Complete step-by-step answer:
The total number of handshakes is 66, so we will substitute 66 for $^n{C_r}$ in the formula $^n{C_r} = \dfrac{{n!}}{{\left( {n - r} \right)!r!}}$. A handshake requires 2 people, so we will substitute 2 for $r$ in the formula.
$\begin{array}{l}\dfrac{{n!}}{{\left( {n - 2} \right)!2!}} = 66\\\ \Rightarrow \dfrac{{n\left( {n - 1} \right)\left( {n - 2} \right)!}}{{\left( {n - 2} \right)!2}} = 66\end{array}$
We will now cancel the like terms.
$\Rightarrow \dfrac{{n\left( {n - 1} \right)}}{2} = 66$
On cross multiplication, we get
$\Rightarrow n\left( {n - 1} \right) = 66 \times 2$
Now simplifying the above equation, we get
$\begin{array}{l} \Rightarrow {n^2} - n = 132\\\ \Rightarrow {n^2} - n - 132 = 0\end{array}$
Substituting 1 for $a$, $- 1$ for $b$ and $- 132$ for $c$ in the formula $x = \dfrac{{ - b \pm \sqrt {{b^2} - 4ac} }}{2}$, we get
$n = \dfrac{{ - \left( { - 1} \right) \pm \sqrt {{{\left( { - 1} \right)}^2} - 4\left( 1 \right)\left( {132} \right)} }}{{2 \cdot 1}}$
Simplifying the equation, we get
$\begin{array}{l}n = \dfrac{{1 \pm \sqrt {1 + 528} }}{2}\\\n = \dfrac{{1 \pm \sqrt {529} }}{2}\\\n = \dfrac{{1 \pm 23}}{2}\end{array}$
On simplifying the above equation, we get
$n = 12, - 11$
The number of people cannot be negative, so $n = 12$.
$\therefore$ Total number of people in the room is 12.

Note: Let us assume that there are $n$ people in the room.
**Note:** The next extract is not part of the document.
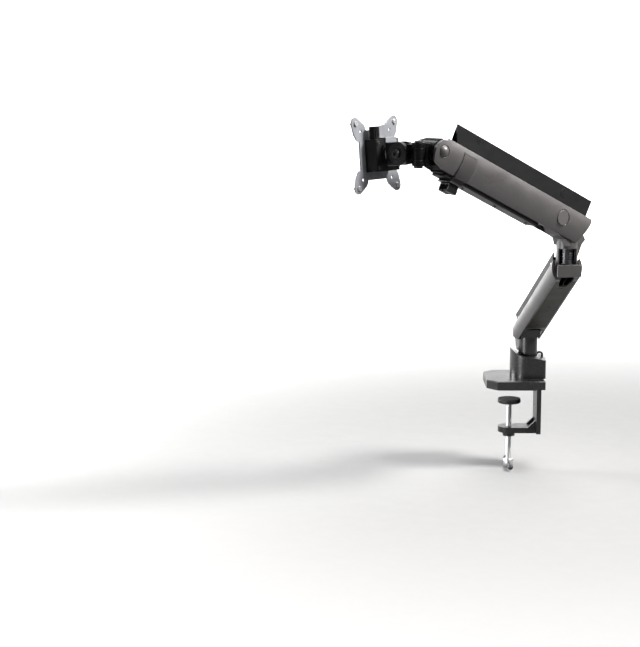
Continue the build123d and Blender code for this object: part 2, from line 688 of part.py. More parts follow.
def swivel_bolt():
    """Bolt through the fork, with its head below and its end nut above."""
    z0, z1 = -FORK_TOP, FORK_TOP
    body = zcyl(SWIVEL_PIN_R, z0 - 3.5, z1) + zcyl(7.0, z0 - 3.5, z0) + zcyl(6.2, z1, z1 + 2.6)
    body -= Pos(0, 0, z0 - 3.5) * extrude(RegularPolygon(3.0, 6), 2.5)
    return one(body)


def swivel_link():
    """Barrel on the swivel bolt with an arm to the tilt joint."""
    z = KNUCKLE - 0.2
    body = zcyl(SWIVEL_R - 0.2, -z, z)
    body += box(0, TILT_AHEAD, -5.0, 5.0, -z, z)
    body += box(12.5, TILT_AHEAD, -5.0, 5.0, -15.0, 15.0)
    body += ycyl(12.0, -5.0, 5.0, TILT_AHEAD, 0)
    body -= zcyl(SWIVEL_PIN_R + RUN, -20, 20)
    body -= ycyl(SWIVEL_PIN_R + 0.02, -20, 20, TILT_AHEAD, 0)
    return one(body)


# ---- tilt block and VESA plate ------------------------------------------------------------
TILT_R = 18.5
TILT_HALF = 14.0
HUB_X = 21.0
HUB_R = 8.0


def tilt_block():
    """Round knuckle either side of the swivel arm, closing into the rotation hub seat."""
    body = ycyl(TILT_R, -TILT_HALF, TILT_HALF)
    body += box(0, HUB_X, -TILT_HALF, TILT_HALF, -TILT_R, TILT_R)
    wide = extrude(Plane.YZ * RectangleRounded(2 * TILT_HALF, 2 * TILT_R, 4.0), amount=60)
    body &= Pos(-30, 0, 0) * wide
    slot = box(-30, 13.2, -5.2, 5.2, -30, 30)
    body -= slot
    body -= ycyl(SWIVEL_PIN_R + RUN, -30, 30)
    body -= ycyl(17.0, TILT_HALF - 1.0, 30) + ycyl(17.0, -30, -TILT_HALF + 1.0)
    body -= xcyl(HUB_R + 0.02, 14.5, HUB_X + 1)
    return one(body)


def tilt_bolt():
    body = ycyl(SWIVEL_PIN_R, -TILT_HALF - 5.5, TILT_HALF + 4.5)
    body += ycyl(6.8, TILT_HALF + 1.0, TILT_HALF + 5.5)
    body += Pos(0, -TILT_HALF - 1.0, 0) * Rot(90, 0, 0) * extrude(RegularPolygon(7.2, 6), 4.0)
    body -= Pos(0, TILT_HALF + 5.5, 0) * Rot(90, 0, 0) * extrude(RegularPolygon(3.3, 6), 3.0)
    return one(body)


def tilt_washers():
    """Friction washer stack seen as concentric rings on both cheeks."""
    rings = []
    for r, y0, y1 in ((16.4, TILT_HALF - 0.98, TILT_HALF + 0.2), (12.0, TILT_HALF + 0.2, TILT_HALF + 1.0)):
        washer = ring(r, SWIVEL_PIN_R + 0.08, y0, y1)
        rings.append(washer)
        rings.append(one(mirror(washer, Plane.XZ)))
    return rings


def rotation_hub():
    """Short spindle the VESA head turns on."""
    body = xcyl(HUB_R, 14.6, 36.0) + xcyl(14.5, HUB_X, HUB_X + 1.6)
    return one(body)


ADAPTER_X0 = 27.0
ADAPTER_HALF = 30.0
ADAPTER_Z0 = -26.0
ADAPTER_Z1 = 24.0
KNOB_X = 37.5
KNOB_Y = 19.0
KNOB_R = 8.0


def head_adapter():
    """Quick-release block between the hub and the VESA plate."""
    x1 = PLATE_AHEAD
    body = box(ADAPTER_X0, x1, -ADAPTER_HALF, ADAPTER_HALF, ADAPTER_Z0, ADAPTER_Z1)
    body = chamfer(body.edges().filter_by(Axis.Z), 1.5)
    body += xcyl(15.0, HUB_X + 1.7, ADAPTER_X0)
    body -= xcyl(HUB_R + RUN, 10, 36.5)
    body -= box(38, x1 + 1, -12, 12, ADAPTER_Z0 - 1, -12)
    body -= zcyl(3.02, 4.0, 60, KNOB_X, KNOB_Y)
    return one(body)


def arm_pad(y, z):
    """One broad rounded arm of the plate out to its pair of holes."""
    tip = Pos(50 * y, 50 * z) * Circle(9.6)
    root = Pos(40 * y, 37 * z) * Circle(15.5)
    return make_hull((tip + root).edges())


def vesa_plate():
    """Four-armed sheet with 75 and 100 mm hole patterns, a lobe and a folded top tab."""
    face = Rectangle(84, 78)
    for y in (-1, 1):
        for z in (-1, 1):
            face += arm_pad(y, z)
    face -= Pos(94, 0) * Circle(51) + Pos(-94, 0) * Circle(51)
    face -= Pos(0, 98) * Circle(58) + Pos(0, -98) * Circle(58)
    face += make_hull((Pos(-15, 36) * Circle(9) + Pos(-34, 37.5) * Circle(9)).edges())
    for s in (37.5, 50.0):
        for y in (-s, s):
            for z in (-s, s):
                face -= Pos(y, z) * Circle(2.6)
    body = Pos(PLATE_AHEAD, 0, 0) * extrude(Plane.YZ * face, amount=PLATE_T)
    tab = box(ADAPTER_X0 - 2.0, PLATE_AHEAD + 1, -21, 7, ADAPTER_Z1 + 0.1, ADAPTER_Z1 + 2.1)
    tab += box(ADAPTER_X0 - 2.0, ADAPTER_X0 - 0.1, -21, 7, ADAPTER_Z1 - 6.0, ADAPTER_Z1 + 2.1)
    body += tab
    return one(body)


def vesa_screws():
    """Monitor screws in the outer holes."""
    screws = []
    x = PLATE_AHEAD
    for y in (-50, 50):
        for z in (-50, 50):
            shoulder = x + PLATE_T + 0.3
            screw = xcyl(2.0, shoulder, x + 10, y, z) + xcyl(2.3, x, shoulder, y, z)
            screw += xcyl(3.8, x - 2.4, x, y, z)
            screw -= xcyl(0.9, x - 2.5, x - 1.0, y, z)
            screws.append(one(screw))
    return screws


def release_knob():
    """Ribbed thumb screw that locks the quick release."""
    z0 = ADAPTER_Z1 + 0.2
    body = zcyl(KNOB_R, z0, z0 + 20.0)
    body = chamfer(body.faces().sort_by(Axis.Z)[-1].edges(), 1.2)
    for i in range(16):
        body -= Rot(0, 0, 22.5 * i) * zcyl(1.0, z0 + 2.5, z0 + 24.0, KNOB_R + 0.3)
    body += zcyl(2.95, 5.0, z0 + 1.0)
    return Pos(KNOB_X, KNOB_Y, 0) * one(body)


# ---- write every piece --------------------------------------------------------------------
def main():
    os.makedirs("parts", exist_ok=True)
    low_link = (LOW_X + LOW_DX, LOW_Z + LOW_DZ)
    elbow_link = (LOW_TIP_X + LOW_DX, LOW_TIP_Z + LOW_DZ)
    up_link = (UP_X + UP_DX, UP_Z + UP_DZ)
    head_link = (UP_TIP_X + UP_DX, UP_TIP_Z + UP_DZ)

    put("foot_pad", HERE, foot_pad())
    put("foot_plate", HERE, foot_plate())
    put("block_screws", HERE, *block_screws())
    put("base_block", HERE, base_block())
    put("post_pin", HERE, post_pin())
    put("post_washer", HERE, post_washer())
    put("block_hook", HERE, block_hook())
    put("clamp_bracket", HERE, clamp_bracket())
    put("clamp_bracket_screws", HERE, *clamp_bracket_screws())
    put("pressure_pad", HERE, pressure_pad())
    put("pad_rubber", HERE, pad_rubber())
    put("clamp_spindle", HERE, clamp_spindle())
    put("clamp_handle", HERE, clamp_handle())

    put("turret", LOW_FRAME, turret())
    put("turret_bush", LOW_FRAME, turret_bush())
    put("lower_main_pin", LOW_FRAME, Pos(LOW_X, 0, LOW_Z) * cross_pin(PIN_R, LOW_PIN_END))
    put("lower_link_pin", LOW_FRAME, Pos(low_link[0], 0, low_link[1]) * cross_pin(LINK_PIN_R, 20.0))
    spacers = ring_pair(5.5, PIN_R + 0.02, LOW_LUG, LOW_WALL - 0.1, [(LOW_X, LOW_Z)])
    put("lower_pivot_spacers", LOW_FRAME, *spacers)

    put("lower_casing", LOW_ARM, lower_casing())
    put("lower_underside_cover", LOW_ARM, lower_underside_cover())
    put("lower_spring_tube", LOW_ARM, lower_spring_tube())
    put("lower_pull_rod", LOW_ARM, lower_pull_rod())
    put("lower_top_link", LOW_ARM, lower_top_link())

    put("elbow_bracket", LOW_FRAME, elbow_bracket())
    put("elbow_post", LOW_FRAME, elbow_post())
    put("elbow_washer", LOW_FRAME, elbow_washer())
    put("elbow_hook", LOW_FRAME, elbow_hook())
    put("elbow_main_pin", LOW_FRAME, Pos(LOW_TIP_X, 0, LOW_TIP_Z) * cross_pin(PIN_R, LOW_PIN_END))
    put("elbow_link_pin", LOW_FRAME, Pos(elbow_link[0], 0, elbow_link[1]) * cross_pin(LINK_PIN_R, 20.0))
    spacers = ring_pair(5.5, PIN_R + 0.02, LOW_LUG, LOW_WALL - 0.1, [(LOW_TIP_X, LOW_TIP_Z)])
    put("elbow_spacers", LOW_FRAME, *spacers)

    put("upper_turret", UP_FRAME, upper_turret())
    put("upper_bush", UP_FRAME, upper_bush())
    put("upper_main_pin", UP_FRAME, Pos(UP_X, 0, UP_Z) * cross_pin(PIN_R, UP_PIN_END))
    put("upper_link_pin", UP_FRAME, Pos(up_link[0], 0, up_link[1]) * cross_pin(LINK_PIN_R, 21.1))
    spacers = ring_pair(5.4, PIN_R + 0.02, UP_LUG, UP_WALL - 0.1, [(UP_X, UP_Z)])
    put("upper_pivot_spacers", UP_FRAME, *spacers)

    put("upper_casing", UP_ARM, upper_casing())
    put("disc_caps", UP_ARM, *disc_caps())
    put("dome_caps", UP_ARM, *dome_caps())
    put("cable_cover", UP_ARM, cable_cover())
    put("cable_clip", UP_ARM, cable_clip())
    put("cable_gate", UP_ARM, cable_gate())
    put("head_end_cover", UP_ARM, head_end_cover())
    put("upper_spring_tube", UP_ARM, upper_spring_tube())
    put("upper_pull_rod", UP_ARM, upper_pull_rod())
    put("upper_top_link", UP_ARM, upper_top_link())
    put("link_plugs", UP_ARM, *link_plugs())

    put("head_bracket", UP_FRAME, head_bracket())
    put("head_main_pin", UP_FRAME, Pos(UP_TIP_X, 0, UP_TIP_Z) * cross_pin(PIN_R, UP_PIN_END))
    put("head_link_pin", UP_FRAME, Pos(head_link[0], 0, head_link[1]) * cross_pin(LINK_PIN_R, 21.1))
    spacers = ring_pair(5.4, PIN_R + 0.02, UP_LUG, UP_WALL - 0.1, [(UP_TIP_X, UP_TIP_Z)])
    put("head_pivot_spacers", UP_FRAME, *spacers)
    put("swivel_bolt", HEAD_FRAME, swivel_bolt())

    put("swivel_link", HEAD_FRAME, swivel_link())
    put("tilt_block", TILT_FRAME, tilt_block())
    put("tilt_bolt", TILT_FRAME, tilt_bolt())
    put("tilt_washers", TILT_FRAME, *tilt_washers())
    put("rotation_hub", TILT_FRAME, rotation_hub())
    put("head_adapter", TILT_FRAME, head_adapter())
    put("vesa_plate", TILT_FRAME, vesa_plate())
    put("vesa_screws", TILT_FRAME, *vesa_screws())
    put("release_knob", TILT_FRAME, release_knob())


if __name__ == "__main__":
    main()
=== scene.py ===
import json
from math import cos, hypot, pi, radians, sin

import bmesh
import bpy
from mathutils import Matrix, Vector


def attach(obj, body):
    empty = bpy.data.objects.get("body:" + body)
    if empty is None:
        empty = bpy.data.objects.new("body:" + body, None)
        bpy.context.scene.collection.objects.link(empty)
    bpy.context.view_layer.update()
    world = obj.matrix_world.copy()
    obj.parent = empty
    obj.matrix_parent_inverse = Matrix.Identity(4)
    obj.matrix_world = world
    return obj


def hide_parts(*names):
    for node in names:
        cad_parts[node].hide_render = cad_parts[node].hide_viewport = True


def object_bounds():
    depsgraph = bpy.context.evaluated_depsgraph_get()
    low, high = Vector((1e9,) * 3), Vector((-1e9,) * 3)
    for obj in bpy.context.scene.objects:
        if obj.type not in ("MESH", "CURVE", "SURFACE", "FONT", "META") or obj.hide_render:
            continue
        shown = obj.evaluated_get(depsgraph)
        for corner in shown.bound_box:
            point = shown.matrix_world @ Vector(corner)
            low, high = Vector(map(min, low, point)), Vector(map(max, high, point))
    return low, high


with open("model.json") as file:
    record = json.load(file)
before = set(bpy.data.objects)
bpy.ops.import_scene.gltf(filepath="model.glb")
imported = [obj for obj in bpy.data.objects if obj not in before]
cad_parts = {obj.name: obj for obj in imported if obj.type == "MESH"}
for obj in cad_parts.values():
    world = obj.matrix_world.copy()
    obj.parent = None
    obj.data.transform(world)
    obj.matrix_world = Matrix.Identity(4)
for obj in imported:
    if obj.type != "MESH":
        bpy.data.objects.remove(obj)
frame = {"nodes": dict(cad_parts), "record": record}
CAD_BOUNDS = [list(map(float, corner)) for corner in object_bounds()]
NODES = frame["nodes"]
SLOT_OF = {s["node"]: s["material_slot"] for s in frame["record"]["subparts"]}
MM = 0.001

# ---- the arm's pivots and pose, in millimetres and degrees, as the CAD has them -------------
LOW_HEADING = -81.4
LOW_PITCH = 31.0
LOW_X = 12.0
LOW_Z = 109.0
ELBOW_REACH = 235.0
UP_HEADING = -142.0
UP_PITCH = 24.5
UP_X = 37.5
UP_Z = 334.0
UP_LENGTH = 288.0
SWIVEL_AHEAD = 30.0
HEAD_HEADING = 141.5
HEAD_Z = 448.5
TILT_AHEAD = 31.0
TILT_REST = 4.5

# ---- cable clip and the painted shade of the seam around it, in the upper casing's own u (along), y and w (up) ----
# CASING_SIDE is three points (y, w) on the bulging side. The clip and that side are as the CAD has them.
CLIP_U0 = 220.0
CLIP_U1 = 246.0
CLIP_TOP_W = 12.0
CASING_SIDE = ((18.6, -25.5), (26.8, -3.0), (23.4, 22.0))
SEAM_LOW_W = -24.0
SEAM_HIGH_W = CLIP_TOP_W + 1.2
SEAM_ROWS = 22
SEAM_TOP_ROWS = 3
SEAM_GAP = 0.04
SEAM_WIDTH = 1.66
SEAM_FOOT = 0.02
SEAM_SHOULDER = 1.4
SEAM_HEIGHT = 1.62
SEAM_ROUND = 0.2
SEAM_STATIONS = (225.0, 233.0, 241.0)

# ---- clamp spindle, in millimetres, with its two plain ends as (radius, z) -------------------
SCREW_X = -32.0
SCREW_LEAD = 2.0
SCREW_R = 5.0
THREAD_DEPTH = 0.85
THREAD_Z0 = -138.0
THREAD_Z1 = -36.0
THREAD_STEP = 0.25
THREAD_FADE_ROWS = 8
SCREW_SIDES = 40
SCREW_HEAD = ((8.2, -151.95), (9.0, -150.8), (9.0, -139.2), (8.2, -138.0), (4.6, -138.0))
SCREW_TIP = ((4.0, -35.9), (4.0, -29.4), (3.6, -29.1))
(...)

The ${n^{th}}$ person will shake hands with $n - 1$ people (all people excluding himself). The ${\left( {n - 1} \right)^{th}}$ person will shake hands with $\left( {n - 2} \right)$ people and so on. The second last person will shake hands with only 1 person who is the last person and the last person will not have to shake hands with anyone as he would have already shaken hands with everyone. So the total number of handshakes will be $\left( {n - 1} \right) + \left( {n - 2} \right) + \left( {n - 3} \right) + ... + 1 + 0$ . Substitute 66 here.
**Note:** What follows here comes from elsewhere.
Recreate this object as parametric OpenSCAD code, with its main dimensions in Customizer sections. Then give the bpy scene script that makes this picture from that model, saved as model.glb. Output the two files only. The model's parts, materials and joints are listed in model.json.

$\left( {n - 1} \right) + \left( {n - 2} \right) + \left( {n - 3} \right) + ... + 1 + 0 = 66$
The sum of first $k$ natural numbers is $\dfrac{{k\left( {k + 1} \right)}}{2}$ . Substituting $n - 1$ in place of $k$ , we get
$\begin{array}{l} \Rightarrow \dfrac{{\left( {n - 1} \right)\left( {n - 1 + 1} \right)}}{2} = 66\\\ \Rightarrow \dfrac{{\left( {n - 1} \right)\left( n \right)}}{2} = 66\end{array}$
Simplifying the equation, we get
$\begin{array}{l} \Rightarrow {n^2} - n = 66 \times 2\\\ \Rightarrow {n^2} - n - 132 = 0\end{array}$
Substituting 1 for $a$, $- 1$ for $b$ and $- 132$ for $c$ in the formula $x = \dfrac{{ - b + \sqrt {{b^2} - 4ac} }}{2},\dfrac{{ - b - \sqrt {{b^2} - 4ac} }}{2}$.
$n = \dfrac{{ - \left( { - 1} \right) + \sqrt {{{\left( { - 1} \right)}^2} - 4\left( 1 \right)\left( {132} \right)} }}{{2 \cdot 1}},\dfrac{{ - \left( { - 1} \right) - \sqrt {{{\left( { - 1} \right)}^2} - 4\left( 1 \right)\left( {132} \right)} }}{{2 \cdot 1}}$
Simplify the equation.
$\begin{array}{l}n = \dfrac{{1 + \sqrt {1 + 528} }}{2},\dfrac{{1 - \sqrt {1 + 528} }}{2}\\\n = \dfrac{{1 + \sqrt {529} }}{2},\dfrac{{1 - \sqrt {529} }}{2}\end{array}$
Simplifying the expression, we get
$\begin{array}{l}n = \dfrac{{1 + 23}}{2},\dfrac{{1 - 23}}{2}\\\n = 12, - 11\end{array}$
The number of people cannot be negative, so $n = 12$.
$\therefore$ Total number of people in the room is 12.